» Given task: Restate the whole listing exactly.

» Input for this task:
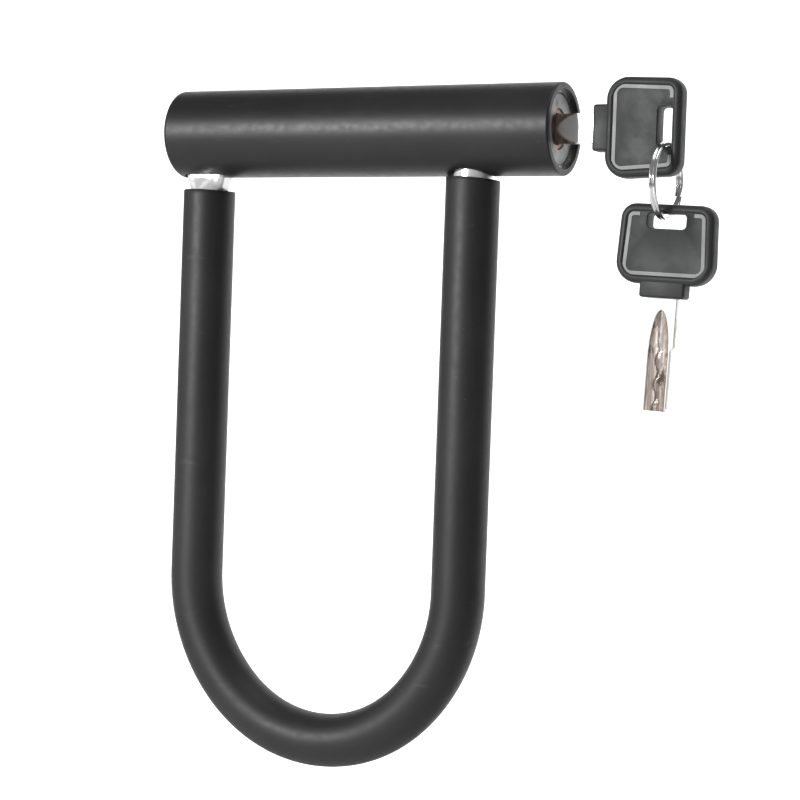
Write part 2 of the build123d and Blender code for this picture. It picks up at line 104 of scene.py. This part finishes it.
class Look:
    """A procedural material being put together: a principled shader and the nodes that feed it."""

    def __init__(self, name, colour, roughness, metallic=0.0, specular=0.5):
        self.material = bpy.data.materials.new(name)
        self.material.use_nodes = True
        self.tree = self.material.node_tree
        self.shader = self.tree.nodes["Principled BSDF"]
        self.shader.inputs["Base Color"].default_value = (*colour, 1.0)
        self.shader.inputs["Roughness"].default_value = roughness
        self.shader.inputs["Metallic"].default_value = metallic
        self.shader.inputs["Specular IOR Level"].default_value = specular
        self.colour = self.shader.inputs["Base Color"]
        self.bump = None
        self.where = self.tree.nodes.new("ShaderNodeTexCoord").outputs["Object"]

    def link(self, source, target):
        self.tree.links.new(source, target)

    def stretched(self, stretch):
        """Object coordinates scaled differently along each axis."""
        mapping = self.tree.nodes.new("ShaderNodeMapping")
        mapping.inputs["Scale"].default_value = stretch
        self.link(self.where, mapping.inputs["Vector"])
        return mapping.outputs["Vector"]

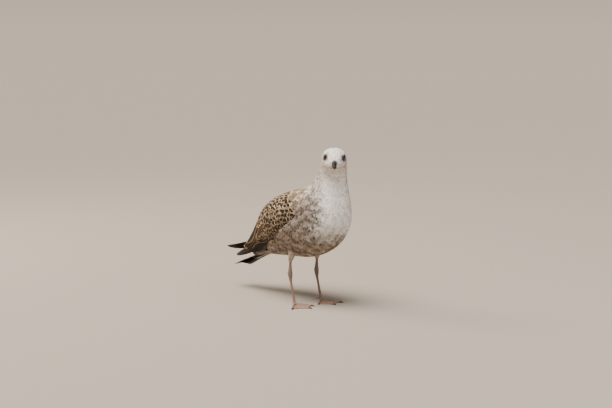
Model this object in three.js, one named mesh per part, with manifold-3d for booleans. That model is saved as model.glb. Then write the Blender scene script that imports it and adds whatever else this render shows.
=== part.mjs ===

» Exercise answer:
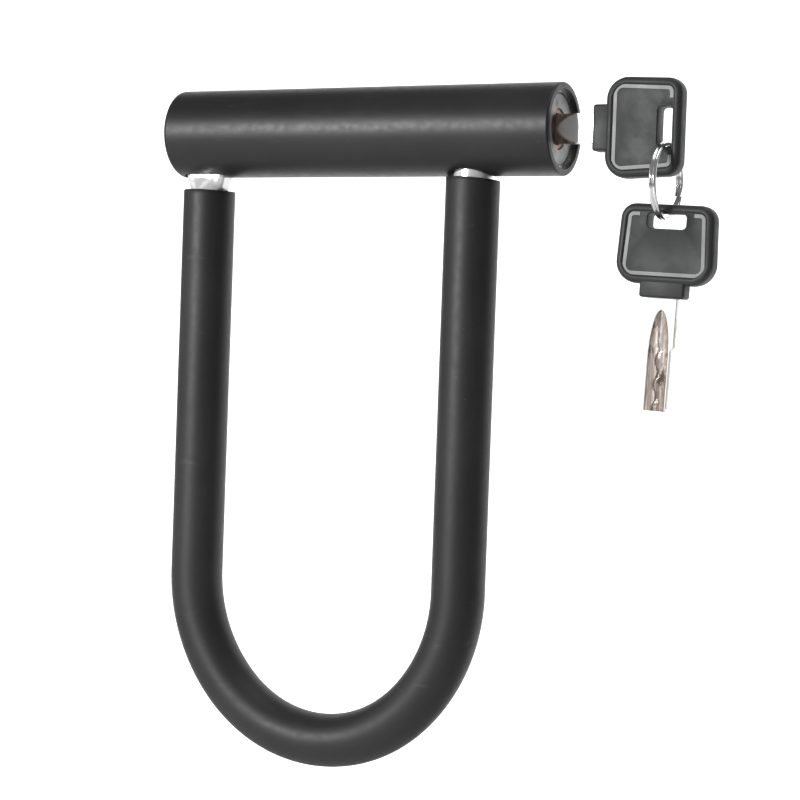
Write part 2 of the build123d and Blender code for this picture. It picks up at line 104 of scene.py. This part finishes it.
class Look:
    """A procedural material being put together: a principled shader and the nodes that feed it."""

    def __init__(self, name, colour, roughness, metallic=0.0, specular=0.5):
        self.material = bpy.data.materials.new(name)
        self.material.use_nodes = True
        self.tree = self.material.node_tree
        self.shader = self.tree.nodes["Principled BSDF"]
        self.shader.inputs["Base Color"].default_value = (*colour, 1.0)
        self.shader.inputs["Roughness"].default_value = roughness
        self.shader.inputs["Metallic"].default_value = metallic
        self.shader.inputs["Specular IOR Level"].default_value = specular
        self.colour = self.shader.inputs["Base Color"]
        self.bump = None
        self.where = self.tree.nodes.new("ShaderNodeTexCoord").outputs["Object"]

    def link(self, source, target):
        self.tree.links.new(source, target)

    def stretched(self, stretch):
        """Object coordinates scaled differently along each axis."""
        mapping = self.tree.nodes.new("ShaderNodeMapping")
        mapping.inputs["Scale"].default_value = stretch
        self.link(self.where, mapping.inputs["Vector"])
        return mapping.outputs["Vector"]

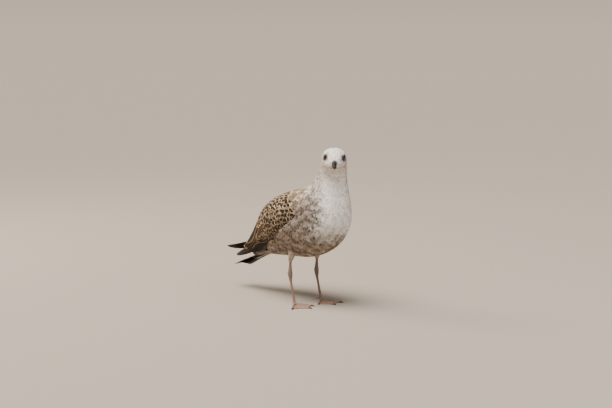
Model this object in three.js, one named mesh per part, with manifold-3d for booleans. That model is saved as model.glb. Then write the Blender scene script that imports it and adds whatever else this render shows.
=== part.mjs ===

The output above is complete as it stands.